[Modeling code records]
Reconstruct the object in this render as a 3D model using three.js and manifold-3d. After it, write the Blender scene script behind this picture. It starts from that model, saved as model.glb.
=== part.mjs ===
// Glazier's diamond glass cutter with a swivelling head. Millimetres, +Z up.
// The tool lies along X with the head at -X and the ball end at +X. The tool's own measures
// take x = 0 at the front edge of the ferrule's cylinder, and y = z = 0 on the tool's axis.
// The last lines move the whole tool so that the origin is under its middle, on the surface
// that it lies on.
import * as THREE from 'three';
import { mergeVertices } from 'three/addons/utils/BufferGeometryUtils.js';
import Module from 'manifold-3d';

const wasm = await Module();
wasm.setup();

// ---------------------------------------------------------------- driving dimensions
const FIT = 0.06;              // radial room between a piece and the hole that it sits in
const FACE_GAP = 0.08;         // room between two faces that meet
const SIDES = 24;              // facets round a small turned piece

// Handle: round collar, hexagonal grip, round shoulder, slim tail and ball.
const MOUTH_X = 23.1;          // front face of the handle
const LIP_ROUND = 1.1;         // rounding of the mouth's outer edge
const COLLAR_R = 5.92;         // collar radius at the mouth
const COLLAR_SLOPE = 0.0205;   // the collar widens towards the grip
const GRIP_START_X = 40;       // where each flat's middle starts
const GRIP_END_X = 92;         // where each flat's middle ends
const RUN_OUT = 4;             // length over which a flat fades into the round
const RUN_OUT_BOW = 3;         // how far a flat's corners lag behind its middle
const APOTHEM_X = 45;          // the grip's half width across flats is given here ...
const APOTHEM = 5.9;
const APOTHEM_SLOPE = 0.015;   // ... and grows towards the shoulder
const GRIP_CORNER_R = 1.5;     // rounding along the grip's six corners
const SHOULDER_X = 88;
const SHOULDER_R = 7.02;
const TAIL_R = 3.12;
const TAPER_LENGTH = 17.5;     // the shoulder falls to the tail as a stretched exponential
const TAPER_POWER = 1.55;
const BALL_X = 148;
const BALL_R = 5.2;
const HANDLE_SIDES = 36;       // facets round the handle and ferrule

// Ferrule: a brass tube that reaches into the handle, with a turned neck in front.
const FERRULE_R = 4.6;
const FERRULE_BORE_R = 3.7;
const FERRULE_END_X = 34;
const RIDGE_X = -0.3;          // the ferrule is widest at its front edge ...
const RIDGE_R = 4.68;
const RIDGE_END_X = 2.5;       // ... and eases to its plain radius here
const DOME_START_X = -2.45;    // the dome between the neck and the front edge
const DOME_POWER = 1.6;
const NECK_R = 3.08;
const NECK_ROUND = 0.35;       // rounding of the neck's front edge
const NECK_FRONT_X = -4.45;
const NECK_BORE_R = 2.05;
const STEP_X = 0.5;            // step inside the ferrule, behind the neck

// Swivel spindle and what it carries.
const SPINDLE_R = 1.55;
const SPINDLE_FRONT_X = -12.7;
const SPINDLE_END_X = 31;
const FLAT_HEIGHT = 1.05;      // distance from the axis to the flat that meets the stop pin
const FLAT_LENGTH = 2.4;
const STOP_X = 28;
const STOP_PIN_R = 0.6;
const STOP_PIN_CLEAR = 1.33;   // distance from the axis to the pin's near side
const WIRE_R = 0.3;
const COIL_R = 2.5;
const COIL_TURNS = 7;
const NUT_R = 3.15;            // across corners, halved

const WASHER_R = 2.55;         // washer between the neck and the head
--
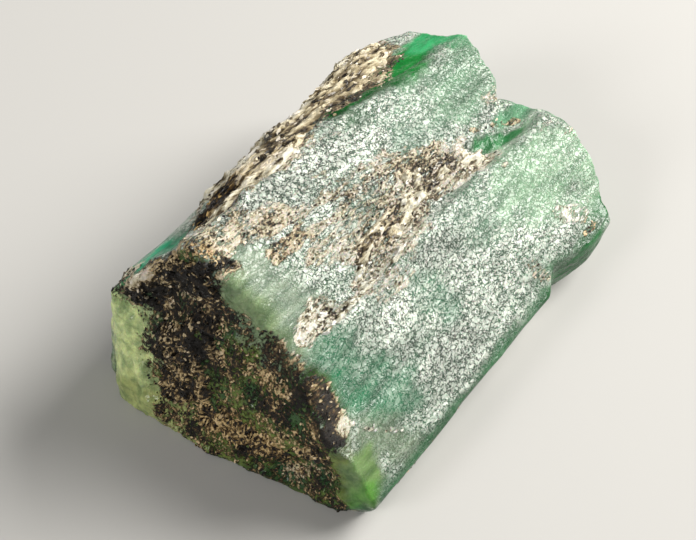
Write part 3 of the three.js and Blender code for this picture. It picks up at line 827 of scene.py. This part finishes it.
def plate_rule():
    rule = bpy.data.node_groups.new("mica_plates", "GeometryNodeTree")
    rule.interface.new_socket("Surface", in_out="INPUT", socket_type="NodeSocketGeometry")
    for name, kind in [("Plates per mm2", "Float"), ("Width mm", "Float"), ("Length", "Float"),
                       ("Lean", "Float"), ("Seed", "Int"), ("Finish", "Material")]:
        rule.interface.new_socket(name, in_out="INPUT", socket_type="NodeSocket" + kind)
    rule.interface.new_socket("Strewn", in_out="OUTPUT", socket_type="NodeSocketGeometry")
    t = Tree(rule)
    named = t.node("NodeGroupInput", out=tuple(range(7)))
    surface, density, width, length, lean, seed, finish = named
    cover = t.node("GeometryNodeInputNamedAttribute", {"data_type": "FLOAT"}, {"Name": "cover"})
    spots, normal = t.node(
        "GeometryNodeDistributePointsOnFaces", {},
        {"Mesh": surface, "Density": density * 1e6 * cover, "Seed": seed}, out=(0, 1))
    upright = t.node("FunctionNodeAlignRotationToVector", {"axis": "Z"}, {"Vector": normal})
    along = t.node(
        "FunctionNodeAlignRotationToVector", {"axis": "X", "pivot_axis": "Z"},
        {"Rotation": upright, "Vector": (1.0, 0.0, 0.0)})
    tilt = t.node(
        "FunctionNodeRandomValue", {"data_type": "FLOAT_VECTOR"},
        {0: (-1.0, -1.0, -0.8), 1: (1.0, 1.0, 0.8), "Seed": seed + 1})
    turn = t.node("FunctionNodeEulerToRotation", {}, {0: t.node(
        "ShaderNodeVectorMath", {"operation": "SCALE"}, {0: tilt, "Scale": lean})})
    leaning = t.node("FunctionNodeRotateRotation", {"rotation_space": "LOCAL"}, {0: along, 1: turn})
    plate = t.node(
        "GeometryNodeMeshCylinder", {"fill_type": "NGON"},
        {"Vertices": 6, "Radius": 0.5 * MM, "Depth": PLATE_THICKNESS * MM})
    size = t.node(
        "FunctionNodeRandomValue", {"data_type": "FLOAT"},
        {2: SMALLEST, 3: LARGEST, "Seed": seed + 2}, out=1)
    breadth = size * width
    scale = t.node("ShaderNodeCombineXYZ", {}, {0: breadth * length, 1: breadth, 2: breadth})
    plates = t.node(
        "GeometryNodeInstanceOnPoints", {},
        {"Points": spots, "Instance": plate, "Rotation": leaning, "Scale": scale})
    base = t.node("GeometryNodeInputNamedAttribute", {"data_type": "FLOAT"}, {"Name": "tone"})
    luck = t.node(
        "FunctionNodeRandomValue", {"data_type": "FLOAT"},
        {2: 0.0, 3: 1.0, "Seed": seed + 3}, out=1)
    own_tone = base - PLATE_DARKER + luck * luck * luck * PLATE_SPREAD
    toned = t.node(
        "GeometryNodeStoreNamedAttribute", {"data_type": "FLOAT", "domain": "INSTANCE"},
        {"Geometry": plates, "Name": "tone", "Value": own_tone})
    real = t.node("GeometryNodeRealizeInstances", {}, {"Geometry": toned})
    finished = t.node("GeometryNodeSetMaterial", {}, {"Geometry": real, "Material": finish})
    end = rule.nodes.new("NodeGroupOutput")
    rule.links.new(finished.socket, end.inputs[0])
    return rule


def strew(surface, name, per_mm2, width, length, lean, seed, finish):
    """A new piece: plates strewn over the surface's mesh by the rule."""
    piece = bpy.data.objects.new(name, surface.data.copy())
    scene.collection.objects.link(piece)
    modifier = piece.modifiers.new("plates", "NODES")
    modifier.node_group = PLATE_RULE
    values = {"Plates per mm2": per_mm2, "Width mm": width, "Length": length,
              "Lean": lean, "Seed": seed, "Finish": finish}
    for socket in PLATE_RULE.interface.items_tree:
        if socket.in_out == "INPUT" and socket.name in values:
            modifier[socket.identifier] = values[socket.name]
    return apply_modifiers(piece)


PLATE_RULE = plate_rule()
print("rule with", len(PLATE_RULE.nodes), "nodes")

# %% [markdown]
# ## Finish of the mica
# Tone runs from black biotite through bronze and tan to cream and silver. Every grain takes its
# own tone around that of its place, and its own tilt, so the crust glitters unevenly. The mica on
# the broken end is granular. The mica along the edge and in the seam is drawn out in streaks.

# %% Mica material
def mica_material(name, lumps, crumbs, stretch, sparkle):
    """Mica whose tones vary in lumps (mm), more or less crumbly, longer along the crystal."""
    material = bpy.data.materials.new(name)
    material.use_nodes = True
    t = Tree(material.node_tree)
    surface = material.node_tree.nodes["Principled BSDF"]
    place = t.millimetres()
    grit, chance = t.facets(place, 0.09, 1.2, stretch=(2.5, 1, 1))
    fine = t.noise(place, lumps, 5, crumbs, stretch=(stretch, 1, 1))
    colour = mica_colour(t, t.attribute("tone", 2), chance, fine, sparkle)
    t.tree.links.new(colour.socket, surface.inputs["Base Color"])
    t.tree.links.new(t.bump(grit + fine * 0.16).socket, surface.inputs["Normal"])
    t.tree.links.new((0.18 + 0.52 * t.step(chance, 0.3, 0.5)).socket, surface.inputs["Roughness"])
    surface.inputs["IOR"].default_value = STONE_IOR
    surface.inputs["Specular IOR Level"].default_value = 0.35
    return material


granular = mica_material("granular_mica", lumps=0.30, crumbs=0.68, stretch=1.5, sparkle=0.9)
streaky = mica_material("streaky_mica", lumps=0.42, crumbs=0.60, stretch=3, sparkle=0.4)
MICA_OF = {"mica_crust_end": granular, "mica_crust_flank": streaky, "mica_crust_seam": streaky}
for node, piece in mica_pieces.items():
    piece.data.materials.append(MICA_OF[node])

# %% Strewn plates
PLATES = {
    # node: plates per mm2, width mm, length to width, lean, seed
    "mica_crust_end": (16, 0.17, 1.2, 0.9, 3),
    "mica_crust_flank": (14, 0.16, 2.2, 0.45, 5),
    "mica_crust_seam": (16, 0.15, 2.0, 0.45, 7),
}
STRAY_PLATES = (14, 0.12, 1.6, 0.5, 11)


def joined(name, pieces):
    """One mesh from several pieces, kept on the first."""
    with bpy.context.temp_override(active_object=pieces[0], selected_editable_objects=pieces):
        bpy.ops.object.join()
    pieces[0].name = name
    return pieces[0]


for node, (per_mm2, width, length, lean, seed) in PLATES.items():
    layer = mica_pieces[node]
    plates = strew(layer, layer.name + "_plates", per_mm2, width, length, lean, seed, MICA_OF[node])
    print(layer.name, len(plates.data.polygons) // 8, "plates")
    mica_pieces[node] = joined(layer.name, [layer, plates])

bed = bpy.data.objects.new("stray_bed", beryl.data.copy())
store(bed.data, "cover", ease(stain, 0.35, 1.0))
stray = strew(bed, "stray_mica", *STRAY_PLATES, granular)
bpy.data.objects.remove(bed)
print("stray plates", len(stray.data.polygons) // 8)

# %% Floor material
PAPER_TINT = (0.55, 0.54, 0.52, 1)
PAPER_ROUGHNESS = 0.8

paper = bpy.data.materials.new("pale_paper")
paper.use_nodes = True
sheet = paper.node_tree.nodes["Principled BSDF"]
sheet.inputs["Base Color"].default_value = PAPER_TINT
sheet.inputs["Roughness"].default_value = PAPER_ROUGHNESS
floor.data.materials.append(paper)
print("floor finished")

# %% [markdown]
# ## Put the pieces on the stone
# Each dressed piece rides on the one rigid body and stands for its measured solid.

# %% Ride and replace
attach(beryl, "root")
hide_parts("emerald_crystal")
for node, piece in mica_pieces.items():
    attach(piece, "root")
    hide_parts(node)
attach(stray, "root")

PROMPT -> Within the material above, transcribe exactly the lines that run from the line holding "Reconstruct the object" through the line holding "wasm.setup();".

FINAL RESULT ->
Reconstruct the object in this render as a 3D model using three.js and manifold-3d. After it, write the Blender scene script behind this picture. It starts from that model, saved as model.glb.
=== part.mjs ===
// Glazier's diamond glass cutter with a swivelling head. Millimetres, +Z up.
// The tool lies along X with the head at -X and the ball end at +X. The tool's own measures
// take x = 0 at the front edge of the ferrule's cylinder, and y = z = 0 on the tool's axis.
// The last lines move the whole tool so that the origin is under its middle, on the surface
// that it lies on.
import * as THREE from 'three';
import { mergeVertices } from 'three/addons/utils/BufferGeometryUtils.js';
import Module from 'manifold-3d';

const wasm = await Module();
wasm.setup();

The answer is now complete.